Francis Joseph Shacklock (22 September 1861 – 1 May 1937) was an English cricketer who played first-class cricket for Nottinghamshire in 1883 and between 1886 and 1893, for Derbyshire in 1884 and 1885, for MCC between 1889 and 1893 and for Otago in New Zealand from 1903 to 1905. Shacklock may have been the inspiration for the naming of Arthur Conan Doyle's character Sherlock Holmes.

Shacklock was born at Crich, Derbyshire, and by 1881 was a professional cricketer living in Kirkby in Ashfield, Nottinghamshire. He made his first-class debut for Nottinghamshire in September 1883 against MCC when he took a wicket in the first innings and four in the second innings but failed to score a run.

Shacklock joined Derbyshire in the 1884 season and played regularly. In the 1885 season against Yorkshire in August he took 8 for 45 in the first innings, and 5 for 87 in the second innings of the same match. He shared the top wicket tally for the season with William Cropper. Shacklock took 59 wickets for Derbyshire at an average of 16.74 and a best performance of 8 for 45.

In 1886 Shacklock rejoined Nottinghamshire and played 117 matches for them over the next eight years.
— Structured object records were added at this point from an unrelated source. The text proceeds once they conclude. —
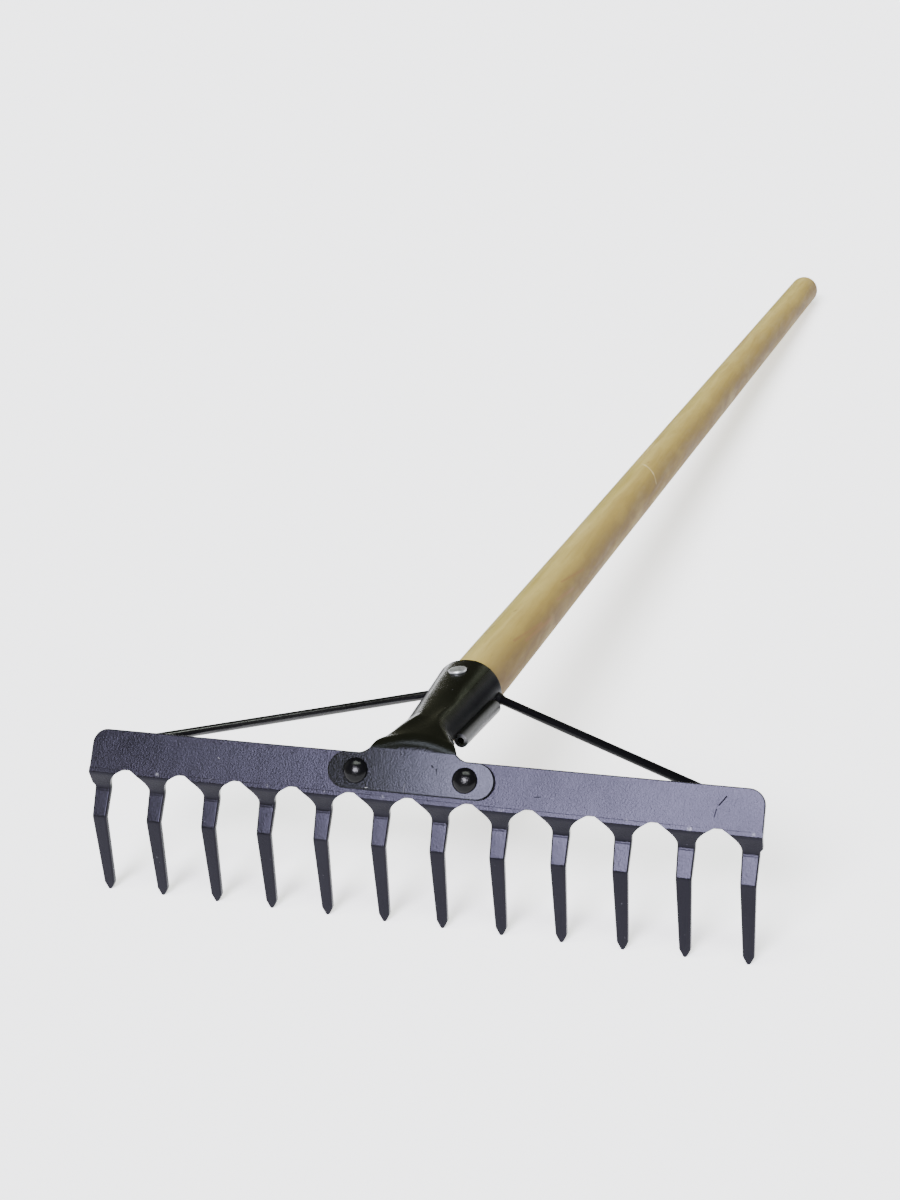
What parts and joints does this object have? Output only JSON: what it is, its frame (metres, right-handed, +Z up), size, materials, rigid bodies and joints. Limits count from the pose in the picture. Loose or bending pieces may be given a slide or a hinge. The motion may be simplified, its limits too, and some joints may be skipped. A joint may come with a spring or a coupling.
{
  "type": "garden rake",
  "caption": "Stamped steel garden rake head with bent teeth, a riveted open socket, welded brace rods and a round wooden handle.",
  "frame": {"origin": "middle of the bounding box on the floor, with the rake resting on its tooth tips and on the far end of its handle", "axes": "+X along the comb to its right as seen from the front of the comb, +Y from the comb towards the far end of the handle, +Z up"},
  "size_m": [0.33, 1.3214, 0.0936],
  "materials": {
    "comb_paint": "satin black paint with a violet-grey sheen",
    "socket_paint": "glossy black paint with a greenish tint",
    "rivet_paint": "glossy black paint",
    "rod_paint": "glossy black paint",
    "wood": "smooth bare pale hardwood",
    "zinc": "dull zinc-plated steel"
  },
  "bodies": {
    "root": {"comb": "comb_paint", "socket": "socket_paint", "rivets": "rivet_paint", "brace_left": "rod_paint", "brace_right": "rod_paint", "brace_welds": "rod_paint", "handle": "wood", "nail": "zinc"}
  },
  "joints": []
}
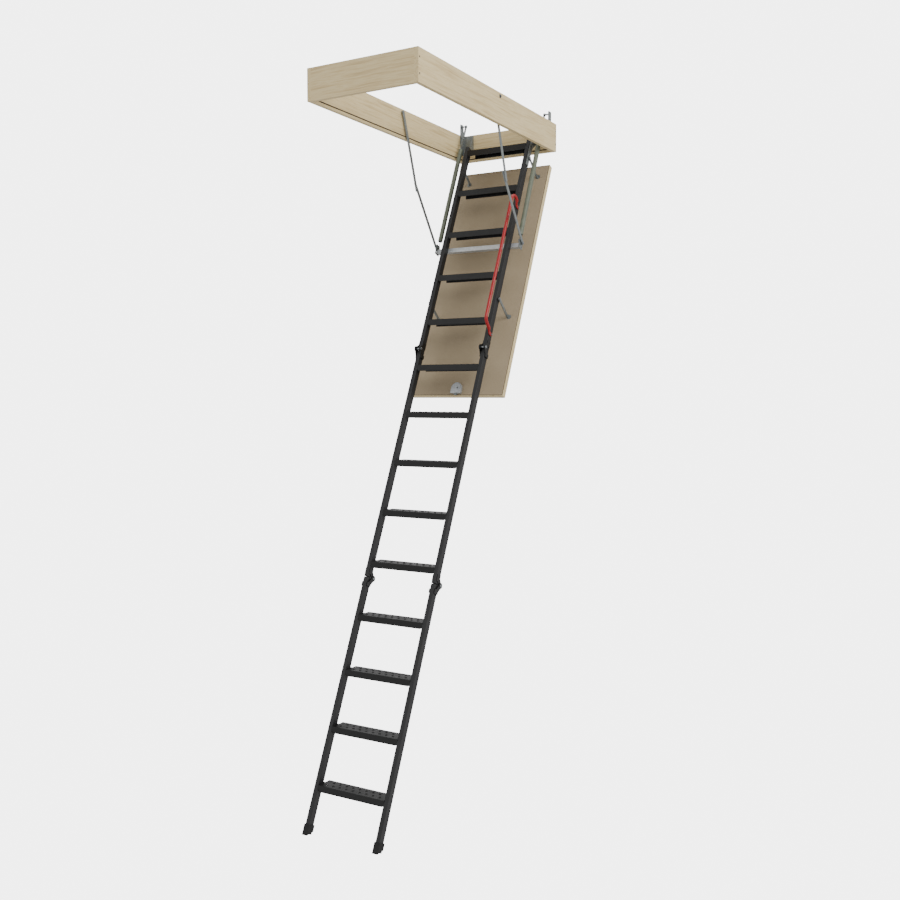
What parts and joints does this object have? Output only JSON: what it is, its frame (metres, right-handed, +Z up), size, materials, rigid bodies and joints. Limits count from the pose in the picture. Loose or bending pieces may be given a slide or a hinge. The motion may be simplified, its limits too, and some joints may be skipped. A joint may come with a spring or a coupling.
{
  "type": "attic ladder",
  "caption": "Folding steel attic ladder hung in a timber casing with an insulated hatch, sprung swing arms, hinged ladder sections, flat perforated treads and a handrail.",
  "frame": {"origin": "centre of the casing opening, at the casing's lower edge (the ceiling plane)", "axes": "+Z up, +Y towards the hinge end of the casing, +X to the climber's right as they face the treads"},
  "size_m": [0.596, 1.6291, 3.5114],
  "materials": {
    "pine": "planed spruce, matt",
    "hatch_board": "board, matt",
    "white_board": "painted white",
    "seal_rubber": "brown foam rubber",
    "foot_rubber": "black rubber, matt",
    "galvanised_steel": "zinc plated",
    "bolt_steel": "zinc plated",
    "spring_sleeve": "grey-green paint",
    "spring_steel": "oiled",
    "dark_powder_coat": "dark grey powder coat",
    "black_powder_coat": "black powder coat",
    "red_powder_coat": "red powder coat"
  },
  "bodies": {
    "casing": {"casing_side_left": "pine", "casing_side_right": "pine", "casing_end_hinge": "pine", "casing_end_lock": "pine", "casing_seal": "seal_rubber", "casing_screws": "bolt_steel", "hinge_brackets": "galvanised_steel", "striker_plate": "galvanised_steel", "hinge_pins": "bolt_steel", "arm_bolts": "bolt_steel", "anchor_pins": "bolt_steel"},
    "ladder_upper": {"stile_upper_left": "dark_powder_coat", "stile_upper_right": "dark_powder_coat", "tread_01": "black_powder_coat", "tread_02": "black_powder_coat", "tread_03": "black_powder_coat", "tread_04": "black_powder_coat", "tread_05": "black_powder_coat", "hinge_plates": "galvanised_steel", "crossbar": "galvanised_steel", "arm_gussets": "galvanised_steel", "arm_foot_pins": "bolt_steel", "handrail": "red_powder_coat", "ladder_bolts": "bolt_steel", "fold_leaf_upper_fixed": "black_powder_coat", "fold_rivets_upper": "bolt_steel"},
    "ladder_middle": {"stile_middle_left": "dark_powder_coat", "stile_middle_right": "dark_powder_coat", "tread_06": "black_powder_coat", "tread_07": "black_powder_coat", "tread_08": "black_powder_coat", "tread_09": "black_powder_coat", "tread_10": "black_powder_coat", "fold_leaf_upper_moving": "black_powder_coat", "fold_leaf_lower_fixed": "black_powder_coat", "fold_rivets_lower": "bolt_steel"},
    "ladder_lower": {"stile_lower_left": "dark_powder_coat", "stile_lower_right": "dark_powder_coat", "tread_11": "black_powder_coat", "tread_12": "black_powder_coat", "tread_13": "black_powder_coat", "tread_14": "black_powder_coat", "fold_leaf_lower_moving": "black_powder_coat", "feet": "foot_rubber"},
    "struts_upper": {"struts_upper": "galvanised_steel"},
    "struts_lower": {"struts_lower": "galvanised_steel"},
    "hatch": {"hatch_core": "hatch_board", "hatch_lining_attic": "hatch_board", "hatch_lining_room": "white_board", "hatch_frame": "pine", "strut_feet": "galvanised_steel", "lock_case": "galvanised_steel"},
    "latch": {"latch_bolt": "galvanised_steel"},
    "arms_upper": {"arms_upper": "galvanised_steel", "knee_rivets": "bolt_steel"},
    "arms_lower": {"arms_lower": "galvanised_steel"},
    "spring_straps": {"spring_straps": "galvanised_steel"},
    "spring_sleeves": {"spring_sleeves": "spring_sleeve", "spring_coils": "spring_steel", "spring_hooks": "bolt_steel"}
  },
  "joints": [
    {"name": "hatch_swing", "type": "hinge", "parent": "casing", "child": "ladder_upper", "pos_m": [0, 0.67, 0.064], "axis": [-1, 0, 0], "range_deg": [0, 58.9]},
    {"name": "section_fold", "type": "hinge", "parent": "ladder_upper", "child": "ladder_middle", "pos_m": [0, 0.06847, -1.0826], "axis": [-1, 0, 0], "range_deg": [0, 180]},
    {"name": "lower_fold", "type": "hinge", "parent": "ladder_middle", "child": "ladder_lower", "pos_m": [0, -0.37826, -2.21597], "axis": [1, 0, 0], "range_deg": [0, 181]},
    {"name": "strut_upper_swing", "type": "hinge", "parent": "ladder_upper", "child": "struts_upper", "pos_m": [0, 0.56349, -0.05189], "axis": [1, 0, 0], "range_deg": [0, 64.1]},
    {"name": "hatch_tilt", "type": "hinge", "parent": "struts_upper", "child": "hatch", "pos_m": [0, 0.65021, -0.13231], "axis": [-1, 0, 0], "range_deg": [0, 64.1]},
    {"name": "strut_lower_swing", "type": "hinge", "parent": "ladder_upper", "child": "struts_lower", "pos_m": [0, 0.21396, -0.83327], "axis": [1, 0, 0], "range_deg": [0, 64.1]},
    {"name": "latch_slide", "type": "slide", "parent": "hatch", "child": "latch", "axis": [0, -0.4083, -0.9128], "range_m": [0, 0.014]},
    {"name": "arm_upper_swing", "type": "hinge", "parent": "casing", "child": "arms_upper", "pos_m": [0, 0.044, 0.131], "axis": [-1, 0, 0], "range_deg": [0, 98.88]},
    {"name": "arm_lower_swing", "type": "hinge", "parent": "ladder_upper", "child": "arms_lower", "pos_m": [0, 0.37386, -0.53288], "axis": [1, 0, 0], "range_deg": [0, 108.63]},
    {"name": "spring_strap_swing", "type": "hinge", "parent": "casing", "child": "spring_straps", "pos_m": [0, 0.672, 0.196], "axis": [-1, 0, 0], "range_deg": [0, 53.6]},
    {"name": "spring_close", "type": "slide", "parent": "spring_straps", "child": "spring_sleeves", "axis": [0, 0.3909, 0.9204], "range_m": [0, 0.09893]}
  ],
  "couplings": [
    {"joint": "lower_fold", "follows": "section_fold", "ratio": 1},
    {"joint": "strut_upper_swing", "follows": "hatch_swing", "ratio": 1.0628},
    {"joint": "hatch_tilt", "follows": "hatch_swing", "ratio": 1.0628},
    {"joint": "strut_lower_swing", "follows": "hatch_swing", "ratio": 1.0628},
    {"joint": "arm_upper_swing", "follows": "hatch_swing", "ratio": 1.6533},
    {"joint": "arm_lower_swing", "follows": "hatch_swing", "ratio": 1.8189},
    {"joint": "spring_strap_swing", "follows": "hatch_swing", "ratio": 0.8845},
    {"joint": "spring_close", "follows": "hatch_swing", "m_per_rad": 0.094293}
  ]
}
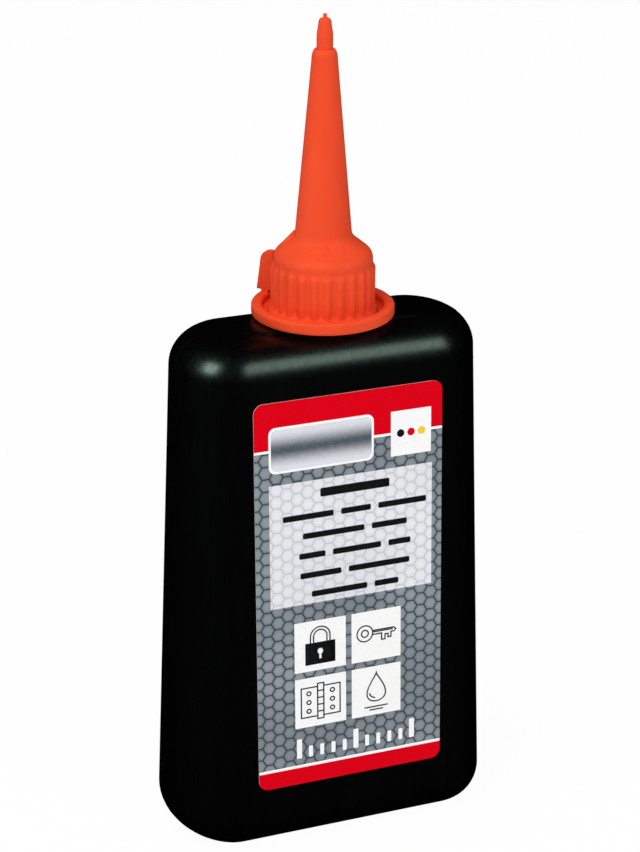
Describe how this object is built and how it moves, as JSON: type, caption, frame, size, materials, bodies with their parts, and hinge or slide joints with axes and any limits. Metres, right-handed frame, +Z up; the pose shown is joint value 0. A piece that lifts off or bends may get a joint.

For Nottinghamshire he took 360 wickets at an average of 18.74 and a best performance of 8 for 32. After 1889 Shacklock played for the MCC against the universities and also for sides selected by Nottinghamshire wicketkeeper Mordecai Sherwin.

In 1903 Shacklock moved to New Zealand where he coached in Dunedin and played for Otago. He remained in New Zealand and moved to Christchurch, where he was the principal coach to the Canterbury Cricket Association in the early 1920s. He died in Christchurch in 1937.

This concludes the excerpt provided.